Envy. Because I like the colour green. That, and you’re not a) a fat bastard b) a proud ignorant guy c) a lazy mofo d) a prostitute e) a miser.

x_x_x_x_x_x


THE SEVEN HEAVENLY VIRTUES

Part I: Faith

1. What religion do you follow?

I do not believe in organized religion.

2. What religion were you raised as?

Catholic. Sigh.

3. Do you believe that forgiveness is a religious property, or a human property?

A human property. I find more people are forgiving when they are not affiliated with a religious community. Usually, the religious group is insanely UNforgiving. I mean, c’mon now.

4. Do you believe in magic?

In a young girl’s heart…remember that song in American Pie?

5. What was the last promise you broke?

Hmm.. about a month ago. I told Kerbang I would send him his check and stuff about two weeks ago, but I haven’t done it yet. I’m a lazy bastard.

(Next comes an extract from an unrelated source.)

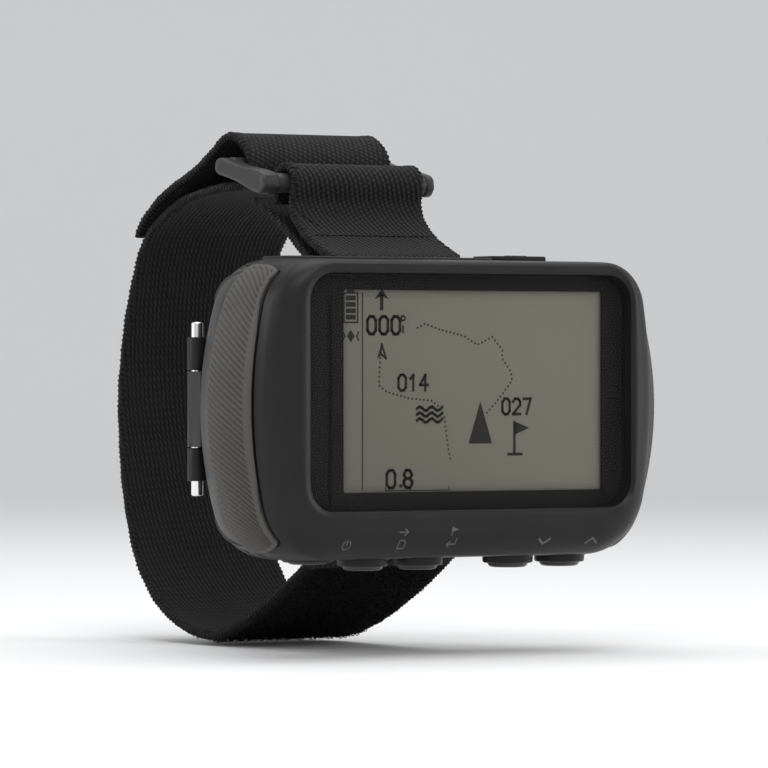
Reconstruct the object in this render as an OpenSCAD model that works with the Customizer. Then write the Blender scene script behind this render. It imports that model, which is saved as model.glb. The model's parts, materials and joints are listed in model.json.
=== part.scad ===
// Wrist-worn aviation GPS on a hook-and-loop strap, in millimetres.
// The origin is on the front face of the window, at mid height of the window.
// +X is to the right as the wearer reads the screen, -Y points out of the screen,
// and +Z is up the screen. The strap loops round the wrist behind the case.

/* [Case] */
// Thickness of the shells' walls
wall = 1.6; // [1.4:0.1:1.8]
// Depth of the plane where the shells meet
split_y = 12.0; // [11.8:0.1:12.2]
// Thickness of the rubber seal between the shells
seal_t = 0.4; // [0.3:0.1:0.5]
// How far the ribbed grips are let into the case
grip_t = 0.8; // [0.6:0.1:1.0]

/* [Window and display] */
// Width of the window glass
window_w = 52.4; // [52:0.1:52.8]
// Height of the window glass
window_h = 31.4; // [31:0.1:31.6]
// Thickness of the window glass
window_t = 1.0; // [0.8:0.1:1.0]
// Width of the part of the display that shows the picture
screen_w = 42.8; // [42:0.1:43]
// Height of the part of the display that shows the picture
screen_h = 27.4; // [27:0.1:27.6]

/* [Keys] */
// Diameter of a key's cap
key_d = 5.6; // [5.2:0.1:5.8]
// Radial clearance between a key and its bore
key_gap = 0.1; // [0.05:0.01:0.1]
// How far a key sinks when it is pressed
key_travel = 0.45; // [0.3:0.05:0.45]
// How far a collar stands out of the case
collar_h = 1.0; // [0.8:0.1:1.2]
// How far a key stands out of its collar
key_h = 0.8; // [0.6:0.1:1.0]

/* [Batteries] */
// Diameter of a cell
cell_d = 10.5; // [10.3:0.1:10.5]
// Length of a cell, with its button
cell_l = 44.5; // [44:0.1:44.5]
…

6. Have you ever said the words to a prayer and not meant it?

First of all, do I even know what I’m saying? Our father who art in heaven, hallowed be thy name…I don’t know what I’m saying people!


7. Do you believe that anyone could be perfect?

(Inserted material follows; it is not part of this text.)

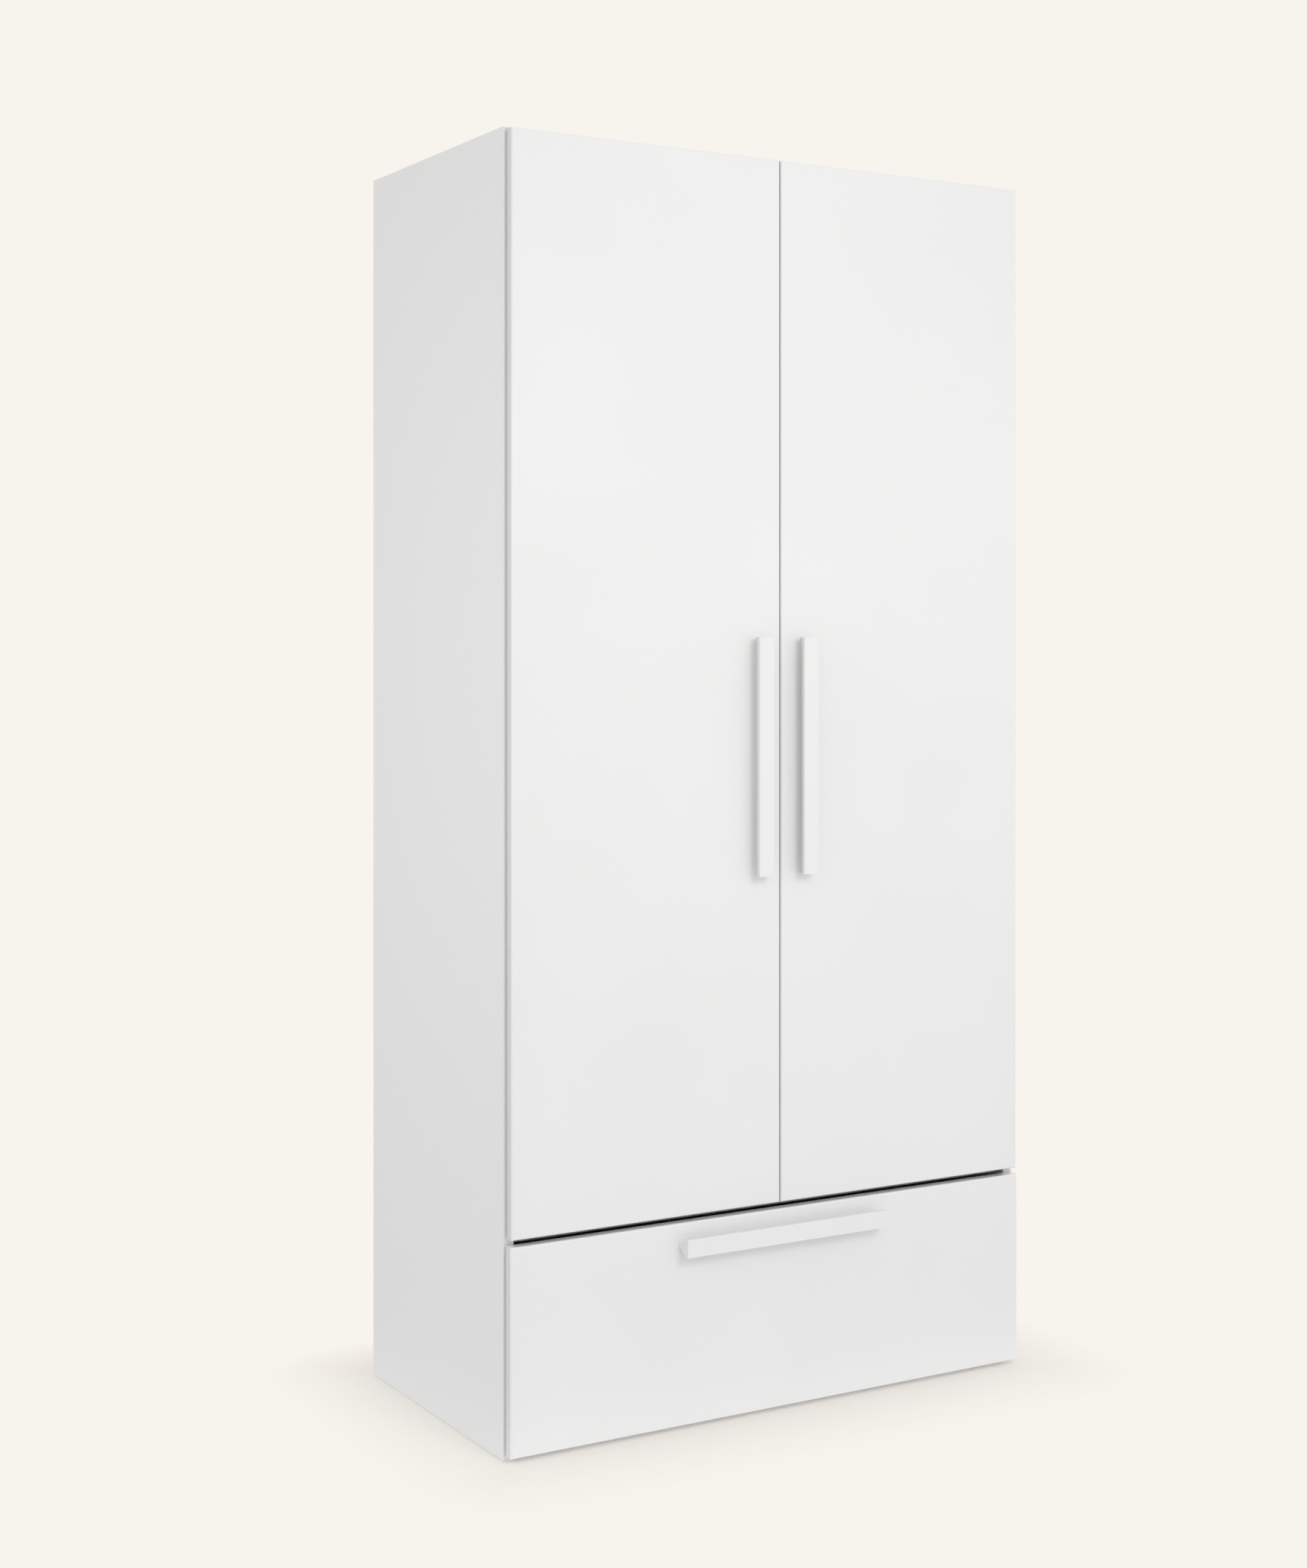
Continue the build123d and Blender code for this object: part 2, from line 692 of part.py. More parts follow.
# Roller runners, built on the right; r counts from the side panel's face towards the drawer ------------
roller_gap = 0.25
channel_inner = 2 * (roller_radius + roller_gap)
channel_top_z = runner_bottom_z + runner_sheet + channel_inner
drawer_flange_z = channel_top_z + runner_sheet + 1
rear_roller_z = runner_bottom_z + runner_sheet + roller_gap + roller_radius
front_roller_z = drawer_flange_z - roller_gap - roller_radius
cabinet_runner_front_y = front_inner_y + 3
front_roller_y = cabinet_runner_front_y + 14
rear_roller_y = drawer_back_y - 16
flange_reach = 10.2
cover_gap = 4              # between the front roller and the cover over the track
drawer_web_r = runner_space - runner_sheet
axle_head_radius = 3.4
axle_end = 0.6             # what an axle stands out beyond its roller
axle_head = 0.4
axle_collar = (3, 1.6)     # radius and length of the collar behind the front roller
roller_rim = 0.6


def rblock(r0, r1, y0, y1, z0, z1):
    return block(inner_x - r0, inner_x - r1, y0, y1, z0, z1)


def cabinet_runner():
    front_y = cabinet_runner_front_y
    rear_y = front_y + runner_length
    web = rblock(0, runner_sheet, front_y, rear_y, runner_bottom_z, channel_top_z + runner_sheet)
    track = rblock(0, flange_reach, front_y, rear_y, runner_bottom_z, runner_bottom_z + runner_sheet)
    cover_front = front_roller_y + roller_radius + cover_gap
    cover = rblock(0, flange_reach, cover_front, rear_y, channel_top_z, channel_top_z + runner_sheet)
    screw_cuts = [cabinet_runner_screw(y) for y in runner_screw_rows]
    return (web + track + cover) - screw_cuts - cabinet_axle()


def axle_part(radius, r0, r1, y, z):
    return rod("x", radius, (inner_x - (r0 + r1) / 2, y, z), r1 - r0)


def cabinet_axle():
    place = (front_roller_y, front_roller_z)
    stop = roller_inset + roller_width + axle_end
    collar_radius, collar_length = axle_collar
    collar = axle_part(collar_radius, runner_sheet, runner_sheet + collar_length, *place)
    head = axle_part(axle_head_radius, stop - axle_head, stop, *place)
    return axle_part(axle_radius, 0, stop, *place) + head + collar


def drawer_runner():
    front_y = front_inner_y
    rear_y = drawer_back_y
    web = rblock(drawer_web_r, runner_space, front_y, rear_y, drawer_side_bottom_z - runner_sheet,
                 drawer_flange_z + runner_sheet)
    flange = rblock(roller_inset, runner_space, front_y, rear_y,
                    drawer_flange_z, drawer_flange_z + runner_sheet)
    foot = rblock(drawer_web_r, runner_space + drawer_board - 1, front_y, rear_y,
                  drawer_side_bottom_z - runner_sheet, drawer_side_bottom_z)
    return (web + flange + foot) - drawer_runner_screws - drawer_axle()


def drawer_axle():
    place = (rear_roller_y, rear_roller_z)
    start = roller_inset - axle_end
    head = axle_part(axle_head_radius, start, start + axle_head, *place)
    return axle_part(axle_radius, start, runner_space, *place) + head


def roller(y, z):
    middle = (inner_x - roller_inset - roller_width / 2, y, z)
    wheel = rod("x", roller_radius, middle, roller_width)
    wheel = chamfer(wheel.edges().filter_by(GeomType.CIRCLE), roller_rim)
    return wheel - rod("x", axle_radius + running_gap, middle, 2 * roller_width)


parts["runner_cabinet_right"] = cabinet_runner()
parts["runner_cabinet_left"] = mirrored(cabinet_runner())
parts["runner_drawer_right"] = drawer_runner()
parts["runner_drawer_left"] = mirrored(drawer_runner())
parts["cabinet_roller_axles"] = group(both_sides([cabinet_axle()]))
parts["drawer_roller_axles"] = group(both_sides([drawer_axle()]))
parts["cabinet_rollers"] = group(both_sides([roller(front_roller_y, front_roller_z)]))
parts["drawer_rollers"] = group(both_sides([roller(rear_roller_y, rear_roller_z)]))
parts["drawer_runner_screws"] = group(drawer_runner_screws)

cabinet_screws = both_sides(on_each_hinge(plate_screws()))
cabinet_screws += both_sides([cabinet_runner_screw(y) for y in runner_screw_rows])
cabinet_screws += rail_screws + top_screws
parts["cabinet_screws"] = group(cabinet_screws)


os.makedirs("parts", exist_ok=True)
for name, shape in parts.items():
    export_step(shape, "parts/" + name + ".step")
print(len(parts), "nodes")
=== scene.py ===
from math import cos, pi, radians, sin

import bpy
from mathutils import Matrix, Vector


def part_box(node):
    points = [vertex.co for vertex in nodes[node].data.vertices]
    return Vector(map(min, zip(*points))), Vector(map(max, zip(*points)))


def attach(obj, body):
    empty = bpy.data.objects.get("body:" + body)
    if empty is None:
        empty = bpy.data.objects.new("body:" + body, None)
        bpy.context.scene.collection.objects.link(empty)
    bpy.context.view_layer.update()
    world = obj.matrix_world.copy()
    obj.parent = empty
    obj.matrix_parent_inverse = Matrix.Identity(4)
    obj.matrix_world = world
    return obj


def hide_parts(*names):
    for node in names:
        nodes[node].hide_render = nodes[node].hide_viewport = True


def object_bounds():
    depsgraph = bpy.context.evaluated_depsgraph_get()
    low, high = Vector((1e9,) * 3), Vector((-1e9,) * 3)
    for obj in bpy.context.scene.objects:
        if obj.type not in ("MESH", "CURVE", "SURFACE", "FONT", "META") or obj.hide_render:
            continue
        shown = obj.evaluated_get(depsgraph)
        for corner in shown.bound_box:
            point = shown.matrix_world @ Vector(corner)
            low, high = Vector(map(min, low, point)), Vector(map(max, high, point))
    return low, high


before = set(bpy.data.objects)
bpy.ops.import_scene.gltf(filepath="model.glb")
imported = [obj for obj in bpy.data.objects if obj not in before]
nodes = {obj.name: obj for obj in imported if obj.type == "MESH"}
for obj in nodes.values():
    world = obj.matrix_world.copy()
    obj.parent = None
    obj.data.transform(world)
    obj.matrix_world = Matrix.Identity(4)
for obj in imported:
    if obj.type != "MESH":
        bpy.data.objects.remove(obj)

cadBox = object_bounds()
mm = 0.001
bpy.ops.object.select_all(action="DESELECT")
print("frame loaded:", len(nodes), "nodes")


# modelling helpers

def activate(piece):
    bpy.ops.object.select_all(action="DESELECT")
    piece.select_set(True)
    bpy.context.view_layer.objects.active = piece


def newest(name):
    piece = bpy.context.active_object
    piece.name = name
    piece.data.name = name
    return piece


def applyPlace(piece):
    activate(piece)
    bpy.ops.object.transform_apply(location=True, rotation=True, scale=True)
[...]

Perfection can be wearing. I think dogs have perfect love. They will love you no matter what (I say this with guilt because my dog is licking me)

Part II: Hope

1. Did you get everything you wanted over the last holiday season?

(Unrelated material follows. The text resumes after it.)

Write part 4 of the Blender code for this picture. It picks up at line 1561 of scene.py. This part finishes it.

I think as I grow older, people tend to think I don’t like presents anymore. this makes me sad because I love buying people presents. sniff.

2. Regarding your future, what is the best thing you could hope for?

Paying off all of my damn bills…that and being a respected member in the film industry (hopefully, as a director)

3. Do you let yourself get your hopes up for something even if you know that there is a large chance of failure?

All the time. Unfortunately

3. Do you believe in magic?

Wasn’t this answer asked before? But… David Copperfield magic? sure, why not. They figured it out, they should get the big props.

4. Have you ever bought a lottery ticket?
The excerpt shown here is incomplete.